I probably don't get as upset from reading the news as a blogger really should in order to fuel the daily quota of rants, but this article managed to get to me. It is about the Afsharis, an Iranian-American family living in Morgantown, WV. Their daughter Azadeh and son Hamed are honor students and participants in student government at West Virginia University, and they have a 12 year old son, born in the U.S., named Amin. Until May 5 of this year, the parents, Aliakbar and Shahla, worked at National Institute of Occupational Safety and Health, one of the biggest employers in Morgantown.
But that afternoon, their managers pulled the Afsharis aside and delivered a stunning message: they had failed secret background checks and were being fired. No explanations were offered and no appeals allowed.

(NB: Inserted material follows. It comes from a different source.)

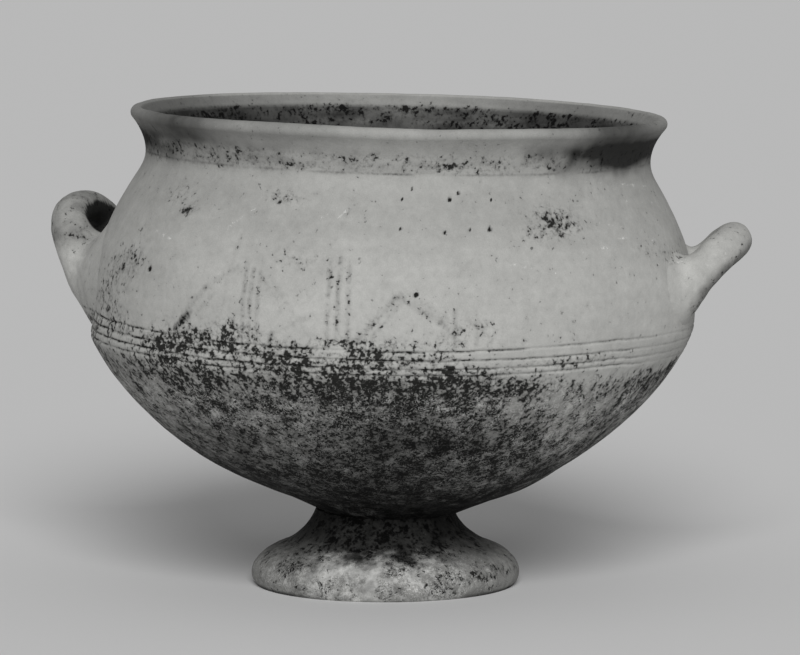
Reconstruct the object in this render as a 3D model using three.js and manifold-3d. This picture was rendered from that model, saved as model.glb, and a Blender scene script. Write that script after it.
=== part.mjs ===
import * as THREE from 'three';
import { mergeVertices } from 'three/addons/utils/BufferGeometryUtils.js';
import Module from 'manifold-3d';

const wasm = await Module();
wasm.setup();

// A footed bowl of fired clay with two loop handles, built up by hand from separate members.
// Sizes are in millimetres and angles in degrees. The foot stands on z = 0. Heights of the foot
// are above the ground, and heights of the bowl are above the joint between foot and bowl.

// Foot: a hollow flared pedestal with a thick rolled edge
const FOOT_HEIGHT = 41.6;
const FOOT_RADIUS = 73; // outer edge of the ring that it stands on
const FOOT_ROLL_SLOPE = 40.7;
const FOOT_ROLL_HOLD = 9.4;
const FOOT_SHOULDER_RADIUS = 62; // where the rolled edge turns into the flare
const FOOT_SHOULDER_HEIGHT = 21.2;
const FOOT_SHOULDER_SLOPE = -69;
const FOOT_SHOULDER_HOLD_BELOW = 13.2;
const FOOT_SHOULDER_HOLD_ABOVE = 12.4;
const STEM_RADIUS = 39.2; // top of the foot, under the bowl
const STEM_SLOPE = -21.9;
const STEM_HOLD = 10.5;
const REST_RING_WIDTH = 11;
const STEM_WALL = 11;
const THROAT_HEIGHT = 27; // where the hollow's flare ends and its straight throat starts
const HOLLOW_HOLD_ABOVE = 10.8; // how far the hollow keeps straight below the throat
const HOLLOW_HOLD_BELOW = 11.2; // and how far it keeps the slope of its mouth
const HOLLOW_MOUTH_SLOPE = 32.4;
const LUTING_COIL_SIZE = 8; // clay pressed into the corner under the bowl, inside the foot
const LUTING_COIL_FILLET = 3.2; // the slanting corner that a finger leaves on it
const SEAT_ALLOWANCE = 4; // the foot and its coil start this much too tall and are cut to the bowl

// Bowl: outside radius and height at the places where its outline turns. A rise is the height
// from one such place to a higher one, and a set-in is how much narrower the place is.
const BASE_RADIUS = 38.5;
const FLOOR_EDGE_RADIUS = 61.5;
const FLOOR_EDGE_HEIGHT = 10;
const FLOOR_EDGE_SLOPE = 71.9;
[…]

They were escorted to the door and told not to return.
The government refuses to tell the Afsharis what made them fail this security check despite having passed background checks when they were hired in 1996 and 1997. Their own theory is they were being linked to a group that the FBI says "is made up largely of anti-American fanatics, maintains close ties to the government of Iran and has been used as a front for Iranian intelligence. But it is not on the State Department's list of banned foreign terrorist organizations, and it operates openly in the United States."
In December 1998 and 1999, the Afshari family went to the Muslim Students Association (Persian Speaking Group) conventions, where they could "speak Persian, eat Iranian food, attend workshops on Islam and meet other Iranian-Americans at a time of the year when many Americans were celebrating Christmas." They daughter Azadeh says, "We loved it because it was a chance to meet kids from our culture. We pushed our parents to go."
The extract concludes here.